Structured object records:
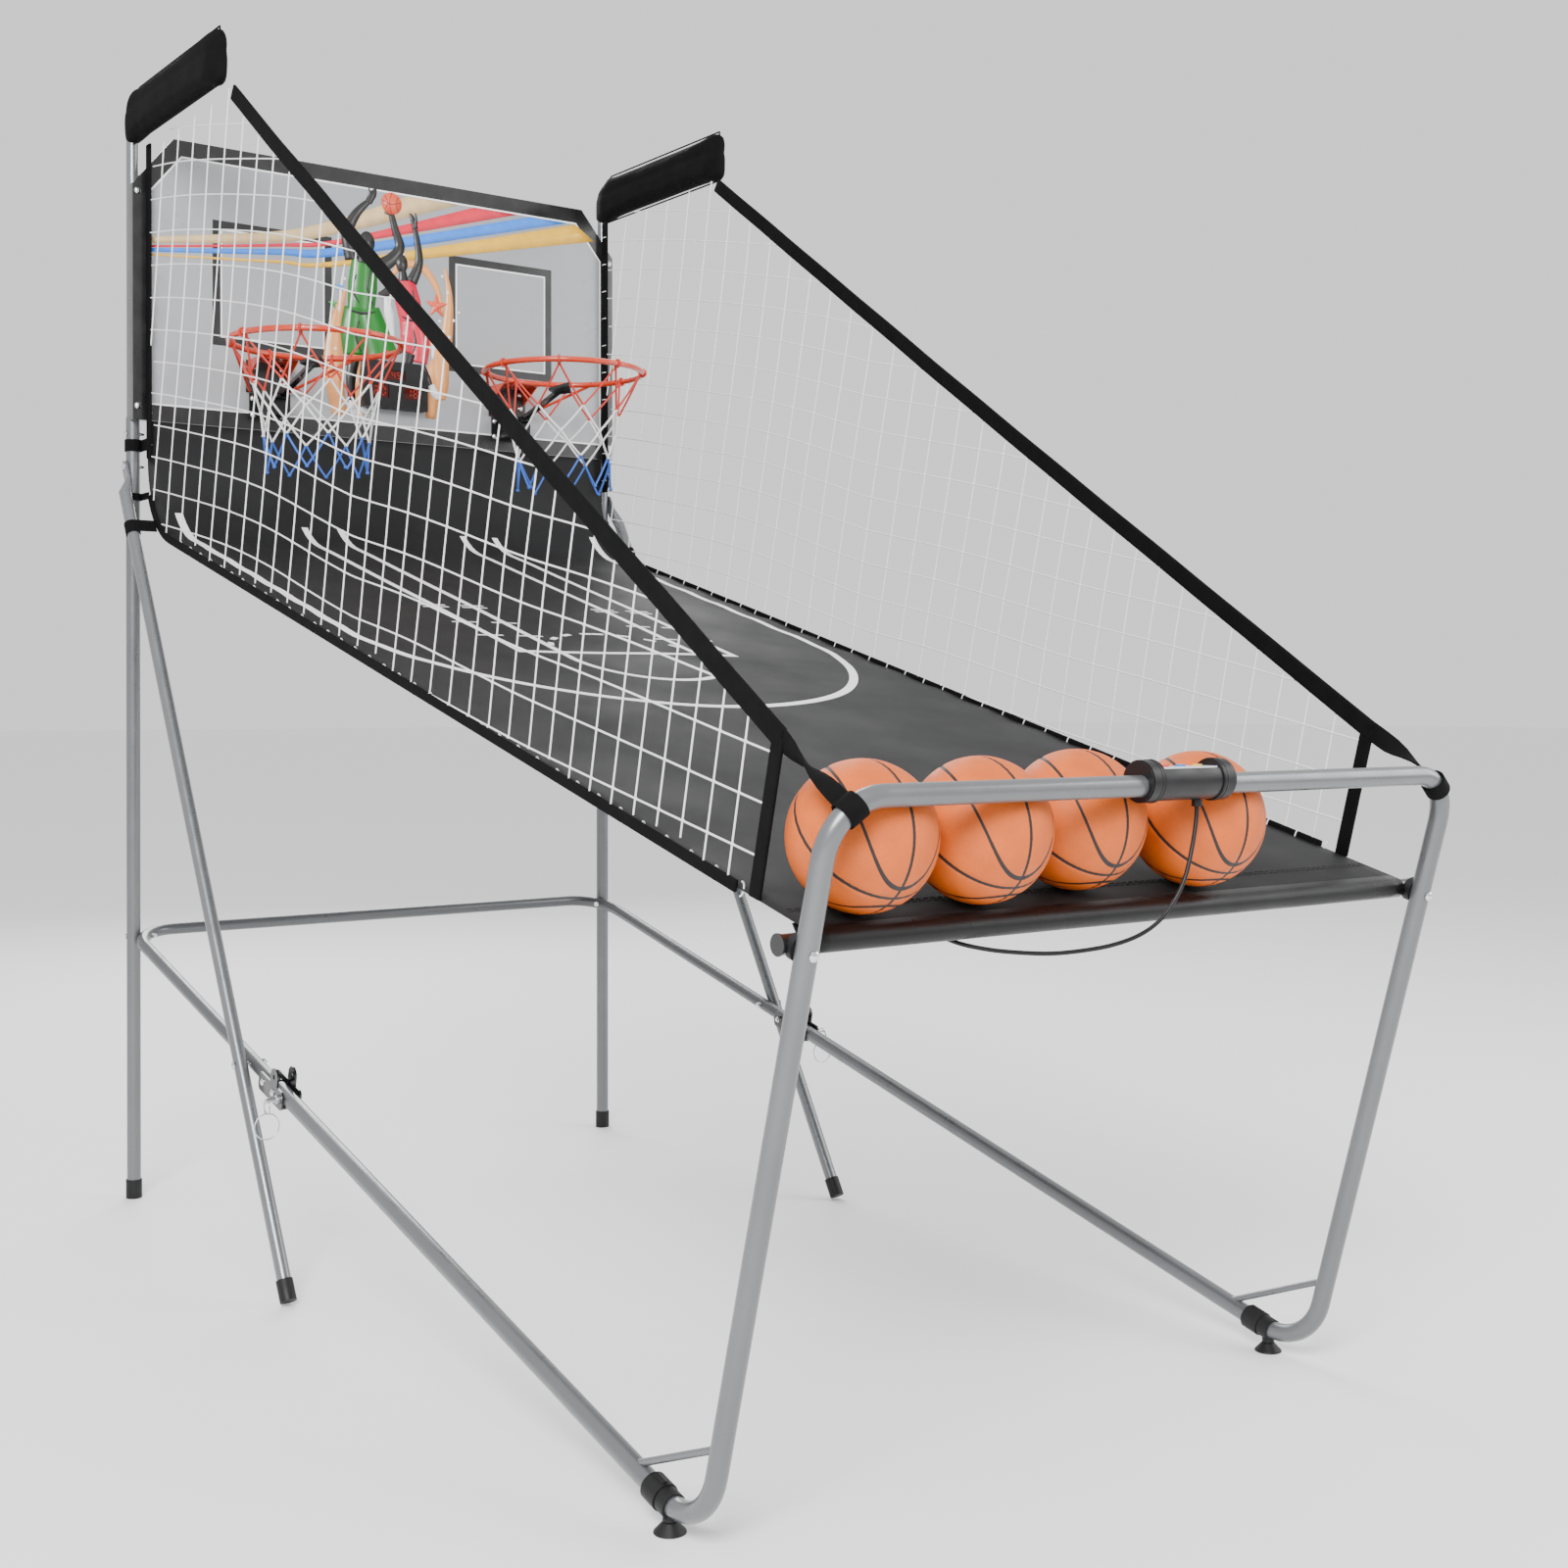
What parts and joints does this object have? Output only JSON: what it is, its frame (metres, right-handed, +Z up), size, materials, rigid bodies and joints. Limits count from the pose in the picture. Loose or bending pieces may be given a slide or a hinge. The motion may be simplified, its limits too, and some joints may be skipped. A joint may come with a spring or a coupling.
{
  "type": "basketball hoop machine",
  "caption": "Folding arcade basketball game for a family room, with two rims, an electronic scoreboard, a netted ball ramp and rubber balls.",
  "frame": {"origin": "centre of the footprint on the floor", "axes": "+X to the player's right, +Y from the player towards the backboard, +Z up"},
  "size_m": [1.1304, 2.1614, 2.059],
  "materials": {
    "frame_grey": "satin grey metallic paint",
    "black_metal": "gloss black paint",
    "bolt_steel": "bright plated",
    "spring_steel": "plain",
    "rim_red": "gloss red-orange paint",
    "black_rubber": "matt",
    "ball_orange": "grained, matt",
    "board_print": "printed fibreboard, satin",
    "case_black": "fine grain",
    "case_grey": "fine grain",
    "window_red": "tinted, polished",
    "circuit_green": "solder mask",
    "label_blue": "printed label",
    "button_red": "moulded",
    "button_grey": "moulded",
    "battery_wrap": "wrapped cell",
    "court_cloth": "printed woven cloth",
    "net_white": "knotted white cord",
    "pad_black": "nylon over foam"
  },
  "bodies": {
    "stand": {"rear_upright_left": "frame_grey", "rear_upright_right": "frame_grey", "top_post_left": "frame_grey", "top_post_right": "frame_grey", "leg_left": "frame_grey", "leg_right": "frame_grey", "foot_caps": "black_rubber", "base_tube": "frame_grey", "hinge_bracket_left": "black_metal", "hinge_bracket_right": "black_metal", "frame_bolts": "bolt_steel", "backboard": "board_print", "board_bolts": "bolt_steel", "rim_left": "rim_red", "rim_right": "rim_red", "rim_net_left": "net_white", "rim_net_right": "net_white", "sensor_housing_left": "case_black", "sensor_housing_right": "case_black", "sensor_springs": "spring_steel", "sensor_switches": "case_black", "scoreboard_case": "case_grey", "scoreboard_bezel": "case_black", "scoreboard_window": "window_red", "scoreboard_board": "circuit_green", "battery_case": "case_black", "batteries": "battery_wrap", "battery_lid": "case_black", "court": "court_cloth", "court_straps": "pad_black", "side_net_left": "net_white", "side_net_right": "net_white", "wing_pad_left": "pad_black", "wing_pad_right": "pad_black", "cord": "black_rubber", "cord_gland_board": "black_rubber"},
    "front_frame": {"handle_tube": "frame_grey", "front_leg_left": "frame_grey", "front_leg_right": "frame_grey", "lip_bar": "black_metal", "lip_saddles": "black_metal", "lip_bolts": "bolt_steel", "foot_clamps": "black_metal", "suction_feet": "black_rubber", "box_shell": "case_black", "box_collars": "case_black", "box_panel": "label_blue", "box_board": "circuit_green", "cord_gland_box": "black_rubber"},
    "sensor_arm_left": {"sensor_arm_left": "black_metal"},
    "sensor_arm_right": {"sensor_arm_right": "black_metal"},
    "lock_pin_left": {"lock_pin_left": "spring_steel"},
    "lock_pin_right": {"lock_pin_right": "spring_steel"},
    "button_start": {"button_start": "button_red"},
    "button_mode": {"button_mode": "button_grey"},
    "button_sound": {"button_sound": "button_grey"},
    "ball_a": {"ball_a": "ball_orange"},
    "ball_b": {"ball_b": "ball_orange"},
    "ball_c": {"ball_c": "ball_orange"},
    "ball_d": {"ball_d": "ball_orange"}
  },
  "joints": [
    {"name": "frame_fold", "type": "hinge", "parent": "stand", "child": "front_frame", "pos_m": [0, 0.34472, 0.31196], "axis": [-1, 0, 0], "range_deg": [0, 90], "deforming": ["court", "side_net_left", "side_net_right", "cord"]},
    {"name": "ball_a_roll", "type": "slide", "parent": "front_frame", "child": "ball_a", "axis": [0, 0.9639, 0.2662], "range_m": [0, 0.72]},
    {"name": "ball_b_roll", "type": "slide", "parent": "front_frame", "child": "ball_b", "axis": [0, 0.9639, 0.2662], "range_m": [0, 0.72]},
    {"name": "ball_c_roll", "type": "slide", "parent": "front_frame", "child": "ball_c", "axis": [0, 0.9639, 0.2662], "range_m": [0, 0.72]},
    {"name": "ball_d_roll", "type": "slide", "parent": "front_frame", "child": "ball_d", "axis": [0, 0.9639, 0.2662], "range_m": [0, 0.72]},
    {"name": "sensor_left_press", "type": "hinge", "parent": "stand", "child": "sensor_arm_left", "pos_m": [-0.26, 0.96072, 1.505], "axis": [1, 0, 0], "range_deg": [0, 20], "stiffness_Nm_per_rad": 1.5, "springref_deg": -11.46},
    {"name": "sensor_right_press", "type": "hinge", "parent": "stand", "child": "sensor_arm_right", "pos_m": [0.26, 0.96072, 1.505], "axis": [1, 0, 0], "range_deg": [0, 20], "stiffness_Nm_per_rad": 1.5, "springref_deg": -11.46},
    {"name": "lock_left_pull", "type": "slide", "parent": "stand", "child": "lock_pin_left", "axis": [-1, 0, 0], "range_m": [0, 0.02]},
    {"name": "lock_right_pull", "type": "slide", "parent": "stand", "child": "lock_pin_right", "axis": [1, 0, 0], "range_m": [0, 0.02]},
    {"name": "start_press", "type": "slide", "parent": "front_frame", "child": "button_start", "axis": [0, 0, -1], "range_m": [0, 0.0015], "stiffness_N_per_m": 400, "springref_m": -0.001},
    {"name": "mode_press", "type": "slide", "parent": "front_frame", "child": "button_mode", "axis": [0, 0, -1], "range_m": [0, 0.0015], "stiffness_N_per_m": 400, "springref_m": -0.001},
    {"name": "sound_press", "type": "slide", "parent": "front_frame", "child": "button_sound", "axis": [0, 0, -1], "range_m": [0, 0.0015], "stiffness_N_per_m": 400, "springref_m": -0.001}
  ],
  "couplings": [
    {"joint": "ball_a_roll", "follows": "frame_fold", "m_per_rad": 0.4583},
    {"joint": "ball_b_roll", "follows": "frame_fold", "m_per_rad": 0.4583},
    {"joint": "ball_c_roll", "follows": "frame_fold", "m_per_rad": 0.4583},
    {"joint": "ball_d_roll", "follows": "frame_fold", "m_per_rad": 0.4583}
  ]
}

...

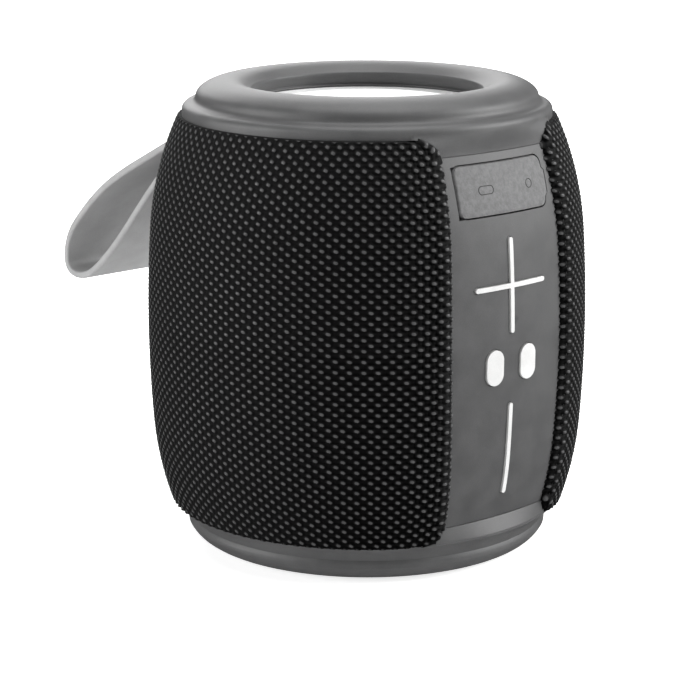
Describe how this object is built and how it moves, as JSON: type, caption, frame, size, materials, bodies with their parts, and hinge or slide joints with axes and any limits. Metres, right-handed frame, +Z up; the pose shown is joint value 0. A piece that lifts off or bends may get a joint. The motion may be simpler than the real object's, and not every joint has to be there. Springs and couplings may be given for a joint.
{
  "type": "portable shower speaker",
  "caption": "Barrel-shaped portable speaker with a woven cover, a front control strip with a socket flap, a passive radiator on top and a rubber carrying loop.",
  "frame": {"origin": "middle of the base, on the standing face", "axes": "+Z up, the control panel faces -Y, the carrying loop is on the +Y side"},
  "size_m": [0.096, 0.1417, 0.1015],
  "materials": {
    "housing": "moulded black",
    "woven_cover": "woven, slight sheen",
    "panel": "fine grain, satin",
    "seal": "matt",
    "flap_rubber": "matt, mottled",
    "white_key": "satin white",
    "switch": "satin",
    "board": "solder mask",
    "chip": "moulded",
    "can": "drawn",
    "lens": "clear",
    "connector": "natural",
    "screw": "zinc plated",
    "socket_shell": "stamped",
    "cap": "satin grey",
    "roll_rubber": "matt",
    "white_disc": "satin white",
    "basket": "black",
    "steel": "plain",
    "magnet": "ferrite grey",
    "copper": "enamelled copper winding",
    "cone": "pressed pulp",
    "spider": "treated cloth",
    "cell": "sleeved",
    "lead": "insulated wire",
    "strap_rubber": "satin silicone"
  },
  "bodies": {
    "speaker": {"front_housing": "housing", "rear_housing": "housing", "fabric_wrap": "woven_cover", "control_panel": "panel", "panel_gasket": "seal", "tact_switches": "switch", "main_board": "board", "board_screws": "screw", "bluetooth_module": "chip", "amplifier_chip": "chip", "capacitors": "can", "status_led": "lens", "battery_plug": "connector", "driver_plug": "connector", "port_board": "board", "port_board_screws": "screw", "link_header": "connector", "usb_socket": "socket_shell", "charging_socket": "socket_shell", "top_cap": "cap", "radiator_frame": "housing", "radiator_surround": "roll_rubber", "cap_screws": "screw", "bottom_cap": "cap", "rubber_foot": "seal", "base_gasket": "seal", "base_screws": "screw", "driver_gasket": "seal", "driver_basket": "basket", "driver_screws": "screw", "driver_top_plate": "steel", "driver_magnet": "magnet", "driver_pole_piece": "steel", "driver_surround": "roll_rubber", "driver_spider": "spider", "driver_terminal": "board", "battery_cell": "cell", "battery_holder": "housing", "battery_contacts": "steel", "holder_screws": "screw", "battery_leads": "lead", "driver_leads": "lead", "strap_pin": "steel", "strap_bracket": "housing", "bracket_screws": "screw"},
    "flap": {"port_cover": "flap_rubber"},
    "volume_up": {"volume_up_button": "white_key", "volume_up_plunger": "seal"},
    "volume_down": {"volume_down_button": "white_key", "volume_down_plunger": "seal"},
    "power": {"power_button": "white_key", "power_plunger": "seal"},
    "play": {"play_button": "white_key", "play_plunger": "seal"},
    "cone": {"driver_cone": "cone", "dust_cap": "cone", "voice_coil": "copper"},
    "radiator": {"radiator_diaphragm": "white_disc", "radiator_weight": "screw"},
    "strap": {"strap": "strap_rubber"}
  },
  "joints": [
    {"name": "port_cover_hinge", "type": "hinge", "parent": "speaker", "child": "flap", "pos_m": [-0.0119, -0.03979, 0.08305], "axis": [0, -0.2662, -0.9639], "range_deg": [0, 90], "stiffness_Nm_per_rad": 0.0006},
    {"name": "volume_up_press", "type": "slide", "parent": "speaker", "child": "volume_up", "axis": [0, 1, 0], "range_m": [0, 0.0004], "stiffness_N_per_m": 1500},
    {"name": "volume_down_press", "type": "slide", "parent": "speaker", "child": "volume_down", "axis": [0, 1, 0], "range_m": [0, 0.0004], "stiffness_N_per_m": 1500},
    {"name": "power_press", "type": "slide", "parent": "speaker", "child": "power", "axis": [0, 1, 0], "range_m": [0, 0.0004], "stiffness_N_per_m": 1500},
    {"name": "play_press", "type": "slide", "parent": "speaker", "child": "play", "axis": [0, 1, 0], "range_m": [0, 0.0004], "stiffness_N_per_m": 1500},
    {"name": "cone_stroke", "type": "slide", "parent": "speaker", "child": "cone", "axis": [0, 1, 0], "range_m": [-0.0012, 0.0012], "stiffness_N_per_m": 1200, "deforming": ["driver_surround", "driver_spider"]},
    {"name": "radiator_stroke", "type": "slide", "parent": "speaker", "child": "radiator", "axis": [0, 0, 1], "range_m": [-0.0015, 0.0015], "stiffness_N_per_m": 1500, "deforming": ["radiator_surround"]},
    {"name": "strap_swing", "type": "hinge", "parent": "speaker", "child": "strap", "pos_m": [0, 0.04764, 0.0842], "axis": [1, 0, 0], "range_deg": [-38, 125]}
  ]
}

■ **INSTRUCTIONS TO FOLLOW**:
Show the lines where the word "axes" appears in the entries.

■ **SOLUTION FOR THIS TASK**:
  "frame": {"origin": "centre of the footprint on the floor", "axes": "+X to the player's right, +Y from the player towards the backboard, +Z up"},
Describe how this object is built and how it moves, as JSON: type, caption, frame, size, materials, bodies with their parts, and hinge or slide joints with axes and any limits. Metres, right-handed frame, +Z up; the pose shown is joint value 0. A piece that lifts off or bends may get a joint. The motion may be simpler than the real object's, and not every joint has to be there. Springs and couplings may be given for a joint.
  "frame": {"origin": "middle of the base, on the standing face", "axes": "+Z up, the control panel faces -Y, the carrying loop is on the +Y side"},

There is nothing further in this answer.